In addition to representing the heavily-Hispanic 3rd Congressional District in New Mexico, Lujan is the second vice-chair of the Congressional Hispanic Caucus.
According to the Washington Post’s Wonk Blog, Jason Richwine previously opposed letting in immigrants with low IQs. In addition Richwine wrote in his doctoral dissertation, “No one knows whether Hispanics will ever reach IQ parity with whites, but the prediction that new Hispanic immigrants will have low-IQ children and grandchildren is difficult to argue against.”
“It is reprehensible that someone would make the argument that one race is inherently not as smart as another,” Lujan said. “Jason Richwine’s extremely offensive views of the Hispanic community are shocking. They also illustrate the narrow-minded attitudes that we must confront in our attempt to pass comprehensive immigration reform that will strengthen our security, our economy, and families across our nation.”

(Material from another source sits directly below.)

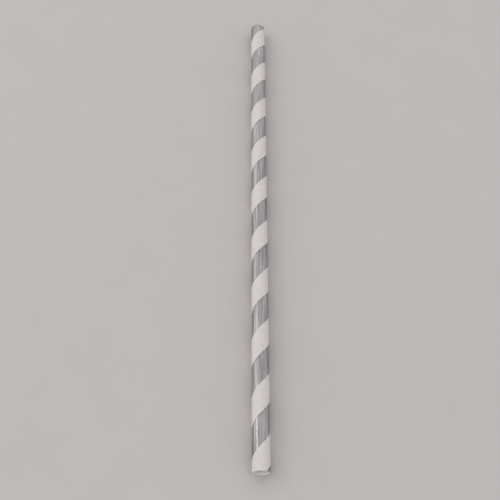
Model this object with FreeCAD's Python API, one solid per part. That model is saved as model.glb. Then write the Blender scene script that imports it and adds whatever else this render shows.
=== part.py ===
import FreeCAD, Part
import math
import os

from FreeCAD import Vector

# Paper drinking straw, wound on the slant from strips of paper, with one
# silver foil stripe that runs round it. It lies along Y, on a small flat.

# straw
straw_length = 197.0
outer_radius = 3.0
bore_radius = 2.6

# strip of white paper wound round the outside, edge to edge
wind_lead = 20.46
outer_ply = 0.20
butt_gap = 0.10
white_middle_on_top_line = 3.07

# foil stripe, let into one side of the strip, up to the seam
foil_width = 10.23
foil_thickness = 0.10

# flat that the straw lies on
rest_flat_width = 1.0

core_radius = outer_radius - outer_ply
foil_radius = outer_radius - foil_thickness
strip_width = wind_lead - butt_gap
white_width = strip_width - foil_width
strip_start = white_middle_on_top_line - white_width / 2 - 0.75 * wind_lead
half_flat = rest_flat_width / 2
flat_height = math.sqrt(outer_radius ** 2 - half_flat ** 2)
tool_size = 4 * outer_radius


def winding_line(radius):
    """Helix over the whole length and two turns beyond each end, one edge to a turn."""
    turns = math.ceil(straw_length / wind_lead) + 4
    helix = Part.makeHelix(wind_lead, turns * wind_lead, radius).Edges[0]
    turn = (helix.LastParameter - helix.FirstParameter) / turns
    ends = [helix.FirstParameter + turn * number for number in range(1, turns)]
    return Part.Wire(helix.split(ends).Edges)


def wound_strip(section, start):
    """Wind a section of (radius, height) corners round the axis, over the whole length."""
    radii = [radius for radius, height in section]
    line = winding_line((min(radii) + max(radii)) / 2)
    corners = [Vector(radius, 0, height) for radius, height in section]
    profile = Part.makePolygon(corners + corners[:1])
    strip = line.makePipeShell([profile], True, True)
    first_turn = start % wind_lead - 3 * wind_lead
    strip.translate(Vector(0, 0, first_turn))
    corner = Vector(-tool_size / 2, -tool_size / 2, 0)
    between_ends = Part.makeBox(tool_size, tool_size, straw_length, corner)
    return strip.common(between_ends)


def with_flat(shape):
    """Take the resting flat off the side that faces the table."""
    corner = Vector(-tool_size / 2, flat_height, -1)
    below_table = Part.makeBox(tool_size, tool_size, straw_length + 2, corner)
    return shape.cut(below_table)


def laid_down(solids):
    """Lay the straw along Y, its middle over the origin and its flat at the table."""
    laid = Part.makeCompound(solids)
    laid.rotate(Vector(0, 0, 0), Vector(1, 0, 0), -90)
    laid.translate(Vector(0, -straw_length / 2, flat_height))
    return laid


# inner plies
core = Part.makeCylinder(core_radius, straw_length)
core = core.cut(Part.makeCylinder(bore_radius, straw_length))

# outer ply, stepped down where the foil lies
strip_section = [
    (core_radius, 0),
    (core_radius, strip_width),
    (foil_radius, strip_width),
    (foil_radius, white_width),
    (outer_radius, white_width),
    (outer_radius, 0),
]
outer_strip = with_flat(wound_strip(strip_section, strip_start))

# foil stripe
foil_section = [
    (foil_radius, 0),
    (foil_radius, foil_width),
    (outer_radius, foil_width),
    (outer_radius, 0),
]
foil = with_flat(wound_strip(foil_section, strip_start + white_width))

os.makedirs("parts", exist_ok=True)
laid_down(core.Solids + outer_strip.Solids).exportStep("parts/paper_tube.step")
laid_down(foil.Solids).exportStep("parts/foil_stripe.step")
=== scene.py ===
import math

import bmesh
import bpy
import numpy as np
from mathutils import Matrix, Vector


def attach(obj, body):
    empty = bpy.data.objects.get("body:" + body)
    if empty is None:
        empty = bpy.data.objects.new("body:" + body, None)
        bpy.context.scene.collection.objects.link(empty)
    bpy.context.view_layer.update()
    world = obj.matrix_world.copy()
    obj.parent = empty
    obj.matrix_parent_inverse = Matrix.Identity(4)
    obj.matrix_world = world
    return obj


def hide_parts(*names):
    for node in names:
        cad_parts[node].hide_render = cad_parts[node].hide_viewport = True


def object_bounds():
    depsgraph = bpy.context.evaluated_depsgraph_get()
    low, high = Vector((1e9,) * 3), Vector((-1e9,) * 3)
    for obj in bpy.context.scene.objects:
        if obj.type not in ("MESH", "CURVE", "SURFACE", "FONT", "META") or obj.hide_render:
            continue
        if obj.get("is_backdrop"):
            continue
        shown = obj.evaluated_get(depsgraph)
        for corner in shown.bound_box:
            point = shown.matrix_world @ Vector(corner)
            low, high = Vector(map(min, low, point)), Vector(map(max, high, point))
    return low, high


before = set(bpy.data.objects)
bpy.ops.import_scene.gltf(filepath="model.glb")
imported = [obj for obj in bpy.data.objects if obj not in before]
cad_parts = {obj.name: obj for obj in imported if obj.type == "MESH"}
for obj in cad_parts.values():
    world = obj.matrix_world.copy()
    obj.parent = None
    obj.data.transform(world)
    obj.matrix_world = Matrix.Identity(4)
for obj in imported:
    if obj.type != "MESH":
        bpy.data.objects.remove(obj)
size_at_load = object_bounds()

# Paper drinking straw, wound on the slant from white paper with one silver foil stripe.
# It is built round its winding axis in millimetres, and then laid on the table in metres.
MM = 0.001
TURN = 2 * math.pi

# straw: length, radii of the bore and the plies, the flat it rests on and the height of its axis
LENGTH = 197.0
RADIUS = 3.0
BORE = 2.6
CORE = 2.8
FLAT = 1.0
CENTRE = math.sqrt(RADIUS**2 - (FLAT / 2) ** 2)

# strip of the outer ply, measured along the straw: white, then foil, then the gap of the seam
LEAD = 20.46
GAP = 0.10
FOIL_WIDTH = 10.23
FOIL_RADIUS = 2.9
FOIL_CLEARANCE = 0.004
SEAM_FLOOR = CORE + 0.02
STRIP = LEAD - GAP
WHITE = STRIP - FOIL_WIDTH

# the first white field has its middle here on the straw's top line, TOP of a turn round
WHITE_MIDDLE = 3.07
TOP = 0.75
START = WHITE_MIDDLE - WHITE / 2 - TOP * LEAD

# seam of the inner ply in the bore: its width, its radius, and the length of the step at its end
BORE_SEAM_WIDTH = 0.25
BORE_SEAM_RADIUS = BORE + 0.06
BORE_SEAM_END = 0.001

# mesh: columns to a turn and rows over the parts of a lead
COLUMNS = 192
BORE_COLUMNS = 96
WHITE_ROWS = 20
STEP_ROWS = 4
FOIL_ROWS = 22
UNDERSIDE_ROWS = 2
BORE_ROWS = 20
SHARP_ANGLE = math.radians(35)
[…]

The Heritage Foundation issued a statement to the Washington Post disavowing Richwine’s previous views:
Mike Gonzalez, VP for Communications at Heritage, emails: “This is not a work product of The Heritage Foundation. Its findings in no way reflect the positions of The Heritage Foundation. Nor do the findings affect the conclusions of our study on the cost of amnesty to the U.S. taxpayer.”
Study itself criticized
The study itself has been criticized as being critically flawed. One major reason is that the study only looked at the costs of immigrants and didn’t factor in any economic benefits the immigrants would make to country’s economy.
Even the libertarian CATO Institute said the Heritage study is flawed.
The new Heritage report is still depressingly static, leading to a massive underestimation of the economic benefits of immigration and diminishing estimated tax revenue. It explicitly refuses to consider the GDP growth and economic productivity gains from immigration reform—factors that increase native-born American incomes. An overlooked flaw is that the study doesn’t even score the specific immigration reform proposal in the Senate. Its flawed methodology and lack of relevancy to the current immigration reform proposal relegate this study to irrelevancy.
The Heritage Foundation responded to criticism by Sen. Marco Rubio, R-Fla., by criticizing Rubio over “the modern welfare state.”
The Heritage Foundation says that “a failing entitlement system” should be fixed now.
Lujan’s statement also referred to these problems.
“It was already clear that the Heritage Foundation report on the costs of immigration reform is a flawed document meant to undermine efforts to pass immigration reform,” Lujan said. “The deeply offensive views held by one of its authors underscore just how much credibility this report lacks.”